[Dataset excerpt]
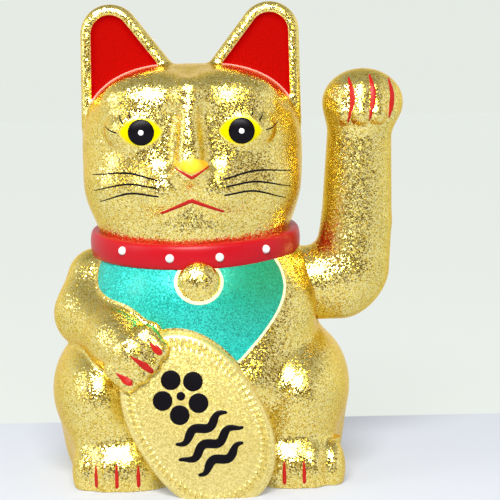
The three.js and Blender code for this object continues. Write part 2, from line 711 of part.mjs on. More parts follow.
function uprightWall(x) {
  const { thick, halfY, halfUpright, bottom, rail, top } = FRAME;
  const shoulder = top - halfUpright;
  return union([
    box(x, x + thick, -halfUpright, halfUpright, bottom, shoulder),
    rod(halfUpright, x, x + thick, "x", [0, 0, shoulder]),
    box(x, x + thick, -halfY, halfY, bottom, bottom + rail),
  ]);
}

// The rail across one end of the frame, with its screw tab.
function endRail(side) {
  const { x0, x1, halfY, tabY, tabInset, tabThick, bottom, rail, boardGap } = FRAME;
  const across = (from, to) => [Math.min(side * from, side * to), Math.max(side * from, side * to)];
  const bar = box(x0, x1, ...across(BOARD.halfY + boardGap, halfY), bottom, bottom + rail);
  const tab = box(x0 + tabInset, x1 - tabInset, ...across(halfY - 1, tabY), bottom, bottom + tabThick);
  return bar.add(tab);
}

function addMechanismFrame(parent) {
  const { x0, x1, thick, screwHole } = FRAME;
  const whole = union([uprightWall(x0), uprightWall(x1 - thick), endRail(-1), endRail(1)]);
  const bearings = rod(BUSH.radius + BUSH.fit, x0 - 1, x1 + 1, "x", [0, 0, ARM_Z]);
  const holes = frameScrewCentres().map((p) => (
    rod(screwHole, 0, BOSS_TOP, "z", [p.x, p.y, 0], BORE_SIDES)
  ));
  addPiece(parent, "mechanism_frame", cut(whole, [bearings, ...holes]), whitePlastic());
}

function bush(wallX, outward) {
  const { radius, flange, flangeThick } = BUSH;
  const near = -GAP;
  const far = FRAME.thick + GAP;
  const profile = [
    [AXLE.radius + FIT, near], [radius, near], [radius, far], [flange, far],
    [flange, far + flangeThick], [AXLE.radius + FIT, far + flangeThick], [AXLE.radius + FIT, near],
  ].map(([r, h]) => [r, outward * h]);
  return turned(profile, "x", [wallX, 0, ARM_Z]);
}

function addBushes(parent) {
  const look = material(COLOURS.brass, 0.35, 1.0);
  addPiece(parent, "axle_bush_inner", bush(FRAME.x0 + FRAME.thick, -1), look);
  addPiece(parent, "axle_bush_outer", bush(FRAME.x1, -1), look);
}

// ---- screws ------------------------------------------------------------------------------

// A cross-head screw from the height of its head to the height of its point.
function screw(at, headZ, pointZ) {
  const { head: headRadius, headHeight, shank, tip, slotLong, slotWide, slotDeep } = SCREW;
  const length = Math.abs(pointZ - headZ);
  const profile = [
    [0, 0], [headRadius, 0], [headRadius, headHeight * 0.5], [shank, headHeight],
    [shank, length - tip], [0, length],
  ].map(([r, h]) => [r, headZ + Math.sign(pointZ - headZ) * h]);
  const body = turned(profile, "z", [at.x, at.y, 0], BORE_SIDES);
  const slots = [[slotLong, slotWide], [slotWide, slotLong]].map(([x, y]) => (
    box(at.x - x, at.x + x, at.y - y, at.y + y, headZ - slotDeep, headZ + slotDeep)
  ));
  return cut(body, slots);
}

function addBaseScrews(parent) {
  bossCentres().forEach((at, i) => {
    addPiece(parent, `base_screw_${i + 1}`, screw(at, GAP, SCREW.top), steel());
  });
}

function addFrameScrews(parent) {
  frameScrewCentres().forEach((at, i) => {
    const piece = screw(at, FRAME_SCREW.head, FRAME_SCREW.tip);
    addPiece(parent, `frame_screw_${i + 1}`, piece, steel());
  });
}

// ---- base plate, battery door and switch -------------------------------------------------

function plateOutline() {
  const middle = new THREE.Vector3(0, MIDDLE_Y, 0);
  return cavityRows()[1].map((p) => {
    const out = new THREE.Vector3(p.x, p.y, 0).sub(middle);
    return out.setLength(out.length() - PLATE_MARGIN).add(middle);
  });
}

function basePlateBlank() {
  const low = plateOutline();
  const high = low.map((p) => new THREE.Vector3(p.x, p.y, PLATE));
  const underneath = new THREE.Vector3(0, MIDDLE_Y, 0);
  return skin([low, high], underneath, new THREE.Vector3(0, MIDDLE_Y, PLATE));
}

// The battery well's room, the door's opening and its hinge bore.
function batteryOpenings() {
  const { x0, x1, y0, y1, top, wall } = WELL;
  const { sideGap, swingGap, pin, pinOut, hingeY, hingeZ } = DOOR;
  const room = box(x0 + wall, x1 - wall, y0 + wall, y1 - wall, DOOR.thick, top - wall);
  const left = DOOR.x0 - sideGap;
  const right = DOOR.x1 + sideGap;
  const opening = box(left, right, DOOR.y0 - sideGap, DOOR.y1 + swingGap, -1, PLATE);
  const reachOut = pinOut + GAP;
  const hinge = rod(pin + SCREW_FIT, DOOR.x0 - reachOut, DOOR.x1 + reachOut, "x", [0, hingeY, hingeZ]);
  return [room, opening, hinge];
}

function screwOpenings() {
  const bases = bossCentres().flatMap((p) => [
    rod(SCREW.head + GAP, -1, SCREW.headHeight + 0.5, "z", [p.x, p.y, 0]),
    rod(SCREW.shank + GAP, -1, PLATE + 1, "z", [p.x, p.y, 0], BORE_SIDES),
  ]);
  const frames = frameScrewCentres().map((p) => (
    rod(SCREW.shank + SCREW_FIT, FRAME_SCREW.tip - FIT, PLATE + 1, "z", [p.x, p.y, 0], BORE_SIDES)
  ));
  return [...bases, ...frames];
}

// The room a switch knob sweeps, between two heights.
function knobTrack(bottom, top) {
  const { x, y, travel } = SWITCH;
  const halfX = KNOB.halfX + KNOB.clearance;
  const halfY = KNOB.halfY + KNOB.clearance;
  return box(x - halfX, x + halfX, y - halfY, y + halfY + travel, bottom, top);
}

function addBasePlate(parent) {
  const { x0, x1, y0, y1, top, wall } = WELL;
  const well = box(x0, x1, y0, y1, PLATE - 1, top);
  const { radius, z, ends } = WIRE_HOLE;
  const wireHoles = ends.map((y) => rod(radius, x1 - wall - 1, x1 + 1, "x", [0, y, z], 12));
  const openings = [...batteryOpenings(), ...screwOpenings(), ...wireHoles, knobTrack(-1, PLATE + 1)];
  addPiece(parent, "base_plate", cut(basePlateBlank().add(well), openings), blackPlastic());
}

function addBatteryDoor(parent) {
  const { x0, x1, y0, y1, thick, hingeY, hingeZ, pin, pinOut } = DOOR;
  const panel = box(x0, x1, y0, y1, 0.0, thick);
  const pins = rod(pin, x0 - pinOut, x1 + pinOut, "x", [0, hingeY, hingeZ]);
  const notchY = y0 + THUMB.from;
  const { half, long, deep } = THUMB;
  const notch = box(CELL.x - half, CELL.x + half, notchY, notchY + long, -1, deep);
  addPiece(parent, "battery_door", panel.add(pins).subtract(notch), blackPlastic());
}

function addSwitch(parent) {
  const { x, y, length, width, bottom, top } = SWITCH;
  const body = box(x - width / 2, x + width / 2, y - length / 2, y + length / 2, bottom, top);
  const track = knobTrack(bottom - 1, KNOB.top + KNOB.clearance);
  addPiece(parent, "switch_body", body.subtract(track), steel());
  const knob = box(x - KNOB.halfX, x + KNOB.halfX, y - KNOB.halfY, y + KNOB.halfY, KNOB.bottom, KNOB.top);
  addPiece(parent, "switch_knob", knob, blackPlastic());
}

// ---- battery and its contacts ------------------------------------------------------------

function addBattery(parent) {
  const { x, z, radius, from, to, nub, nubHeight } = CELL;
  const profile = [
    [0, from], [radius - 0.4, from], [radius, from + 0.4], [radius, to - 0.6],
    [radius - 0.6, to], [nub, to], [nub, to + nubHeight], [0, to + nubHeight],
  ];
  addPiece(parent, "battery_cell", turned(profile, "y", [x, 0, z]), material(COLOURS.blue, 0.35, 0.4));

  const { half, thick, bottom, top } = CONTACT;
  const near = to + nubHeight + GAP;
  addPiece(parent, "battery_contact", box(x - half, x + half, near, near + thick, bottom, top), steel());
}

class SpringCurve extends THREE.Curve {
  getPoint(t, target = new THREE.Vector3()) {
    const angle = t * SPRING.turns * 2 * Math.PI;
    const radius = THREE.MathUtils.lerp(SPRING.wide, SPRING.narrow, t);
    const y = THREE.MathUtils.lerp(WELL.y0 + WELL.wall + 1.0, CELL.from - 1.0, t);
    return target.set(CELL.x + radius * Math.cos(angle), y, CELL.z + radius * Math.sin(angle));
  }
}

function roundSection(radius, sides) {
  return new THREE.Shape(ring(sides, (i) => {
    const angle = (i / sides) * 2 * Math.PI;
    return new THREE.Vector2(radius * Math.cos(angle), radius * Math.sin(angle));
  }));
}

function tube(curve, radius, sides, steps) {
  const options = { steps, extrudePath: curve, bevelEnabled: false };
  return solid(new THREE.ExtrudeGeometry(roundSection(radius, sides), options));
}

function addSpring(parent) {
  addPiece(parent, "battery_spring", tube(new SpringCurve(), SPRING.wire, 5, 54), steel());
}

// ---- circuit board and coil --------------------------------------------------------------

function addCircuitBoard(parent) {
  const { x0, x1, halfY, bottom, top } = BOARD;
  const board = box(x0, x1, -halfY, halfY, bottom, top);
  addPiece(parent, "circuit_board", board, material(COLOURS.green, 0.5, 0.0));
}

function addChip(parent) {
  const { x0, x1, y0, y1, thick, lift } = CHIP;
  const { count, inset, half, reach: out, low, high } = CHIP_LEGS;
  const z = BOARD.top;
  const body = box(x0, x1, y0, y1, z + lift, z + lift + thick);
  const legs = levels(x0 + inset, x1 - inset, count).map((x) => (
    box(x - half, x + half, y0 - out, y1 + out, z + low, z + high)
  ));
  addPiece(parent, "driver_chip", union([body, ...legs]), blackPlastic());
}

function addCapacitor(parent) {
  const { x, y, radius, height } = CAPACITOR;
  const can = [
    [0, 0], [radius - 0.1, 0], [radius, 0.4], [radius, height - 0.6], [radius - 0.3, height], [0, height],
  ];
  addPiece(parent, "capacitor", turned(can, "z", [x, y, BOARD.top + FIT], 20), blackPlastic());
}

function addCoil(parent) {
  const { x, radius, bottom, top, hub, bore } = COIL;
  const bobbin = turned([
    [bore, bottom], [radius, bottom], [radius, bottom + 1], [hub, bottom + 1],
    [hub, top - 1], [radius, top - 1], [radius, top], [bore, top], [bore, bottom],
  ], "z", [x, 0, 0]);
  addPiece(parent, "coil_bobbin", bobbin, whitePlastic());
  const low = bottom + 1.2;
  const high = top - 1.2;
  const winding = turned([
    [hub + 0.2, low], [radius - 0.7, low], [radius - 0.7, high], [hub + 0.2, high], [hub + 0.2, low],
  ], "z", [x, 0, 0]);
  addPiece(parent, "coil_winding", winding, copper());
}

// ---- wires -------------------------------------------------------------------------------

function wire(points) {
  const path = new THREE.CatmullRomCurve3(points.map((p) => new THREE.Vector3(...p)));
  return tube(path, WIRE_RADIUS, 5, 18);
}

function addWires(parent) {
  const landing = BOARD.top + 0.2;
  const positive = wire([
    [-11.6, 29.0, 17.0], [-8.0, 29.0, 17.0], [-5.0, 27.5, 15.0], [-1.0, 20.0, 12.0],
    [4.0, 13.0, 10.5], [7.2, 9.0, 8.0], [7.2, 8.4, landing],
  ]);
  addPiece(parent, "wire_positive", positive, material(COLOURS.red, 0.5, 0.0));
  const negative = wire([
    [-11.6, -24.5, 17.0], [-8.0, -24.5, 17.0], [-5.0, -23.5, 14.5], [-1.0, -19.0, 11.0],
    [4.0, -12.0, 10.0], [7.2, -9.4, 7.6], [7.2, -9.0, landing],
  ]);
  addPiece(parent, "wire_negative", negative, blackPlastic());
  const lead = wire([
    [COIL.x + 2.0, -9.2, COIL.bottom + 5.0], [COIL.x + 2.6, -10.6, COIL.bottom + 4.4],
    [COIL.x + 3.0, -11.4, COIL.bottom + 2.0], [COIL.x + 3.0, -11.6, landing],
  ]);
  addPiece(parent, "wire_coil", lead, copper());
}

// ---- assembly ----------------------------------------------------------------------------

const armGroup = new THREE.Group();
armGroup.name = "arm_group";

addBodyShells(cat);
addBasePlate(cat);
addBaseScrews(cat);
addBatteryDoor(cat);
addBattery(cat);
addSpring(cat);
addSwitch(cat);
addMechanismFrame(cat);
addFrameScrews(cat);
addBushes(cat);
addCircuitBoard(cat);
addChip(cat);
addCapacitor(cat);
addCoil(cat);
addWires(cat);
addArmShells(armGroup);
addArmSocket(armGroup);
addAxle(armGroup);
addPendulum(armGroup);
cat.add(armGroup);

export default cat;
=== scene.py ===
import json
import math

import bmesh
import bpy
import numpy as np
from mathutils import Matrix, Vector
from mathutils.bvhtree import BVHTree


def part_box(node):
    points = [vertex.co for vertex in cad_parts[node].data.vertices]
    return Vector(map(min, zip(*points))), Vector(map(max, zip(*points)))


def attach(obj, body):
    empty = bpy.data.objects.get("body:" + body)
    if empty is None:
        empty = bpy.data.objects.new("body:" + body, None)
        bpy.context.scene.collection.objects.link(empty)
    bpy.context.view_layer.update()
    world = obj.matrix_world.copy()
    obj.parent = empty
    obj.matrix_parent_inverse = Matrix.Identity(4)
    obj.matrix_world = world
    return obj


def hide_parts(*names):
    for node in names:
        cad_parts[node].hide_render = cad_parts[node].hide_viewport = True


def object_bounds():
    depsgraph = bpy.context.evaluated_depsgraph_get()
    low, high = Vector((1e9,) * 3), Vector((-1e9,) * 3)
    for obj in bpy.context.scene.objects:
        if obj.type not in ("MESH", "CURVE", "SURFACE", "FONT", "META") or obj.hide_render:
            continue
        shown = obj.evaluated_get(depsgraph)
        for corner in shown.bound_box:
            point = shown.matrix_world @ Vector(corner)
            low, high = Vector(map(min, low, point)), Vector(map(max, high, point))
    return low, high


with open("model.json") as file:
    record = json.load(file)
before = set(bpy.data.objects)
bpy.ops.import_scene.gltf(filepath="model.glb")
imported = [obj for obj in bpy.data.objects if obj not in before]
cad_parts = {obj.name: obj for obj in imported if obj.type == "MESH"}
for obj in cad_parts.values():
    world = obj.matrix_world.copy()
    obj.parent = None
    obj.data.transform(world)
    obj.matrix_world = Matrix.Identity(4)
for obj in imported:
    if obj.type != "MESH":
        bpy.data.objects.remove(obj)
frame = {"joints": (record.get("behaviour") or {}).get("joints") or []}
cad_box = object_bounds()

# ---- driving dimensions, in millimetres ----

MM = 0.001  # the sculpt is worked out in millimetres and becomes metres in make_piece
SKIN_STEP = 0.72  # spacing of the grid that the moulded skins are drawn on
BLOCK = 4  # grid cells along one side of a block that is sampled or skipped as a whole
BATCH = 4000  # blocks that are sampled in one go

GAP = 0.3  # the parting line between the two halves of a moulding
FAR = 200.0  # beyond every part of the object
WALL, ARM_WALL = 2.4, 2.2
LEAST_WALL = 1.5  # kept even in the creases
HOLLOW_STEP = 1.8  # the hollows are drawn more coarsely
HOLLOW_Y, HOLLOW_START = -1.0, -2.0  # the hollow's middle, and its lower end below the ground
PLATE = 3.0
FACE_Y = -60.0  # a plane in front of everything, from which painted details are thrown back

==

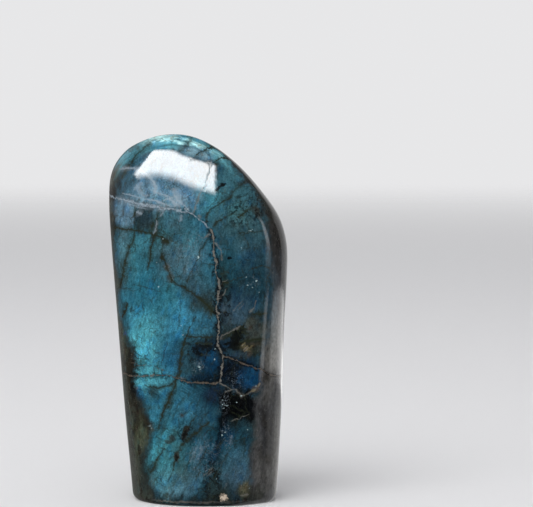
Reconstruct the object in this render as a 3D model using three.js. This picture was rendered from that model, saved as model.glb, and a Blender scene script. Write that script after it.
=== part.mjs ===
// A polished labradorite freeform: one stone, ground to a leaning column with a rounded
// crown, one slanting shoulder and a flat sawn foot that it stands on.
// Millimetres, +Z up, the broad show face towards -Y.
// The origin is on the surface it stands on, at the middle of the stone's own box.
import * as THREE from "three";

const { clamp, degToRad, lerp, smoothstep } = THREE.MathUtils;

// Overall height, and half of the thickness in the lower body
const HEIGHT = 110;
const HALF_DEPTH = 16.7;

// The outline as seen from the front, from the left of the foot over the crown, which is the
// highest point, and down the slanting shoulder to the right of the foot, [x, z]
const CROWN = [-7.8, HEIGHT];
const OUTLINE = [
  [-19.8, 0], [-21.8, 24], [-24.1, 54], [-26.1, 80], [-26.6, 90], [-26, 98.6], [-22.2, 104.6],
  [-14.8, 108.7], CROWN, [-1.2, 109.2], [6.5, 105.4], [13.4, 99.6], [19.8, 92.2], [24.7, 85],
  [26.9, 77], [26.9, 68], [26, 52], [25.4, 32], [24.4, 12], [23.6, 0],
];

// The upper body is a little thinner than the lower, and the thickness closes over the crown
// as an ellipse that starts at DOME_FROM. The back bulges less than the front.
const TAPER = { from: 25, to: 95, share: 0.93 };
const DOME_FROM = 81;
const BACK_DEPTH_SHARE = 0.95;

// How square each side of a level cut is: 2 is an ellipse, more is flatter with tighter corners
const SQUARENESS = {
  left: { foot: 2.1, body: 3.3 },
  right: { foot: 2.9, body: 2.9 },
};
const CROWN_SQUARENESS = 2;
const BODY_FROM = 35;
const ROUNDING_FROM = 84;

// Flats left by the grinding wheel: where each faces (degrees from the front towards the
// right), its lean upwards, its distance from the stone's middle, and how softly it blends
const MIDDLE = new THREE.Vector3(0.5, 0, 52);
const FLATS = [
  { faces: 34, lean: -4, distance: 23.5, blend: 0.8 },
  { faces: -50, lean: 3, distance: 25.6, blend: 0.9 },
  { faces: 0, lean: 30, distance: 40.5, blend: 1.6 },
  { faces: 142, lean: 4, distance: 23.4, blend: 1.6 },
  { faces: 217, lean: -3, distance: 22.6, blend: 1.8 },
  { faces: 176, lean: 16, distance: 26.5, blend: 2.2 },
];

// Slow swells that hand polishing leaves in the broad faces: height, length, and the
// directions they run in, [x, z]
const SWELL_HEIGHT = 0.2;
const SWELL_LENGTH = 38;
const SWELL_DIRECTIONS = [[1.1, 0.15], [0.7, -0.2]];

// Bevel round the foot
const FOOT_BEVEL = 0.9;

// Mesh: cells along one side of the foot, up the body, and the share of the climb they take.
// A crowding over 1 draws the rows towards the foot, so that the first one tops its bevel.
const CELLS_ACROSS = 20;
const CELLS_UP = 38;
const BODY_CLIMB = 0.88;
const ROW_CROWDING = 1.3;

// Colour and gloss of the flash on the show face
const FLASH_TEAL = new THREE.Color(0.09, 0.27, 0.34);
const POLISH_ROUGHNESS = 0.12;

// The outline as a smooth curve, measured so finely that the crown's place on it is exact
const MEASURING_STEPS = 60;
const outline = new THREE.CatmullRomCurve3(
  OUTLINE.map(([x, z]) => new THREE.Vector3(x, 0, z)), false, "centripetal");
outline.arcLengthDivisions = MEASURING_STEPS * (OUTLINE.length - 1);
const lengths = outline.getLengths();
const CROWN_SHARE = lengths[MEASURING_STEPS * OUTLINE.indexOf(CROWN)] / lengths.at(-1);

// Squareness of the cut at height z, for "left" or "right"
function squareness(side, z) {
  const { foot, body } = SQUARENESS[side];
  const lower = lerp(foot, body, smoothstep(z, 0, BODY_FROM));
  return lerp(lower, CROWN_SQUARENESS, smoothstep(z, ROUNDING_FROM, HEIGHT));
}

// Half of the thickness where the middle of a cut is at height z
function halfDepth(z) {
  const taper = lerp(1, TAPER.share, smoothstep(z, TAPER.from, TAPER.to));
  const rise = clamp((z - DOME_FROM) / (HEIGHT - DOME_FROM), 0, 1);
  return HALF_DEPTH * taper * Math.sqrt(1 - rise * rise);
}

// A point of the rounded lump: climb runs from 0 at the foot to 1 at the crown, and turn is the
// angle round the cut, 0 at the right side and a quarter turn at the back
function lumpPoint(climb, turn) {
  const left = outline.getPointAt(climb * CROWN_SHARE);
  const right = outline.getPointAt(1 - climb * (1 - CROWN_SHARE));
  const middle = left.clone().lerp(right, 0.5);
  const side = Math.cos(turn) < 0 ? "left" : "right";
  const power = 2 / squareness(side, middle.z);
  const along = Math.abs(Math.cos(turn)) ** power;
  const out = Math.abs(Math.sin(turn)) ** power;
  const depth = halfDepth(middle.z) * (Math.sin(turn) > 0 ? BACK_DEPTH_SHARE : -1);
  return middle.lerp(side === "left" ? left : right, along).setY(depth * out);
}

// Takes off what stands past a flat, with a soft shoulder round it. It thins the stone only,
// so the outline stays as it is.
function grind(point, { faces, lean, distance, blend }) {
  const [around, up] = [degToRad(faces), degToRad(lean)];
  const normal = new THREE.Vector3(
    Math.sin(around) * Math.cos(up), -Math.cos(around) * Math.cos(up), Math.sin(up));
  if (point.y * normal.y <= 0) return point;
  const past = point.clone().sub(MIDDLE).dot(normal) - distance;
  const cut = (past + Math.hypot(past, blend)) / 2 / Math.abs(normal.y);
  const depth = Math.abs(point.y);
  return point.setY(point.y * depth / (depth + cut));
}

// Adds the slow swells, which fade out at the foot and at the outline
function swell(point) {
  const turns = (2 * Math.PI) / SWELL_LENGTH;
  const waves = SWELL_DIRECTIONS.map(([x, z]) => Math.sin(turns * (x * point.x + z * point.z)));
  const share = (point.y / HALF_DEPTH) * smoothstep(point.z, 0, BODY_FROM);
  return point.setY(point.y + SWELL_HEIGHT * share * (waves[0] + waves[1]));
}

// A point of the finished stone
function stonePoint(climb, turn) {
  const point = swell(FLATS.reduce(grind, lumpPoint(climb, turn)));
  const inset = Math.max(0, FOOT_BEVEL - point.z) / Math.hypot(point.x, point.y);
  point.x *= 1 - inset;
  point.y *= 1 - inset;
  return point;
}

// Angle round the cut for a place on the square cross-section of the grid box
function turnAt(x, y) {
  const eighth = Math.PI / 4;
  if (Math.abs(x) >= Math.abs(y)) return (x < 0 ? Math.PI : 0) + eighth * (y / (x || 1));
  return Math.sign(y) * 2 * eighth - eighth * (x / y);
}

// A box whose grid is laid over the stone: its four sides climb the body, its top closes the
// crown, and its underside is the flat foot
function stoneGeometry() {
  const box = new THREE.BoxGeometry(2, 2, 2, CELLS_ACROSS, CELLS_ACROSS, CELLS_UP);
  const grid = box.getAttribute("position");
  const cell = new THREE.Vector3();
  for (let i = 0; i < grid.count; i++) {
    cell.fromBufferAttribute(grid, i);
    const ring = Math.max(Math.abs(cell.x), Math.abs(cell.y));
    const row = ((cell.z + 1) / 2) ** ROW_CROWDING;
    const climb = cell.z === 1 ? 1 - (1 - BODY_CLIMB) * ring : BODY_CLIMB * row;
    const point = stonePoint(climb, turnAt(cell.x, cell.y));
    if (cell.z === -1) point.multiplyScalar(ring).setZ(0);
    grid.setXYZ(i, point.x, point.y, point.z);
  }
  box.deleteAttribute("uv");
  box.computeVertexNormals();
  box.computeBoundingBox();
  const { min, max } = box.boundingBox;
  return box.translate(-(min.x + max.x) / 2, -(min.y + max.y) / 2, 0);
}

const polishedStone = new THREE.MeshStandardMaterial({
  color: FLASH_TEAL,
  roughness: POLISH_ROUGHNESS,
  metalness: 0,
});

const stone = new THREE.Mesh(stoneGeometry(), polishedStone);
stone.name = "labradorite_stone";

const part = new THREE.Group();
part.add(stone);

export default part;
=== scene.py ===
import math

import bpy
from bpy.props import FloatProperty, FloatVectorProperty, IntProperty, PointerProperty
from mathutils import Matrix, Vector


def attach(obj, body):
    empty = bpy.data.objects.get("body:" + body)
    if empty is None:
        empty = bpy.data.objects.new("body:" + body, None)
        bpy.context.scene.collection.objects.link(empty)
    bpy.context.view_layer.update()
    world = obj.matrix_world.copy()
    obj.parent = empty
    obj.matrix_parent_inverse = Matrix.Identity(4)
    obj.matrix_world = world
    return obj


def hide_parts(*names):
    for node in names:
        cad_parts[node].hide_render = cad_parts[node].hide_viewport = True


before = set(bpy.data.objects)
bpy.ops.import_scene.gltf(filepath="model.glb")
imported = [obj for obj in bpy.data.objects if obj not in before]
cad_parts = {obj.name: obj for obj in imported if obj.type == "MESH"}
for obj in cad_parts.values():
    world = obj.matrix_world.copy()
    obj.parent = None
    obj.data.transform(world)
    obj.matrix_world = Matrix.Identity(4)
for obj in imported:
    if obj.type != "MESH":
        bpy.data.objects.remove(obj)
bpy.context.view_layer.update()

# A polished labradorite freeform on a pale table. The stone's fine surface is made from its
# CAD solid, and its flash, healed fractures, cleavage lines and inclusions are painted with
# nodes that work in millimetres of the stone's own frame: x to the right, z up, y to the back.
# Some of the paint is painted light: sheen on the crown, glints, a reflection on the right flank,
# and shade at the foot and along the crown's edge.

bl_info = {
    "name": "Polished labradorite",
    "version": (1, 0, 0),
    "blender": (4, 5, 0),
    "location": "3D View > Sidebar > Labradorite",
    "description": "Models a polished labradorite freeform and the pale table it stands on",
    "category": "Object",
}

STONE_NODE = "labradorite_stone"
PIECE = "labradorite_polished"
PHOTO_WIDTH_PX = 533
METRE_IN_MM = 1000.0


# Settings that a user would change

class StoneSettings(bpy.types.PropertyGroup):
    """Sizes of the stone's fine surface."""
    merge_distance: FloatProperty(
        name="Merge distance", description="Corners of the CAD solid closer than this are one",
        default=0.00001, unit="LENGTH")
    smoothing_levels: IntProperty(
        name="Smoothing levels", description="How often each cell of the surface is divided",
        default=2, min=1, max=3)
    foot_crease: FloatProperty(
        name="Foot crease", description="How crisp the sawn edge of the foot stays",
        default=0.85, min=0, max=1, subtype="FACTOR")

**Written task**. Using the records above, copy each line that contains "IntProperty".

**Response to this exercise**.
from bpy.props import FloatProperty, FloatVectorProperty, IntProperty, PointerProperty
    smoothing_levels: IntProperty(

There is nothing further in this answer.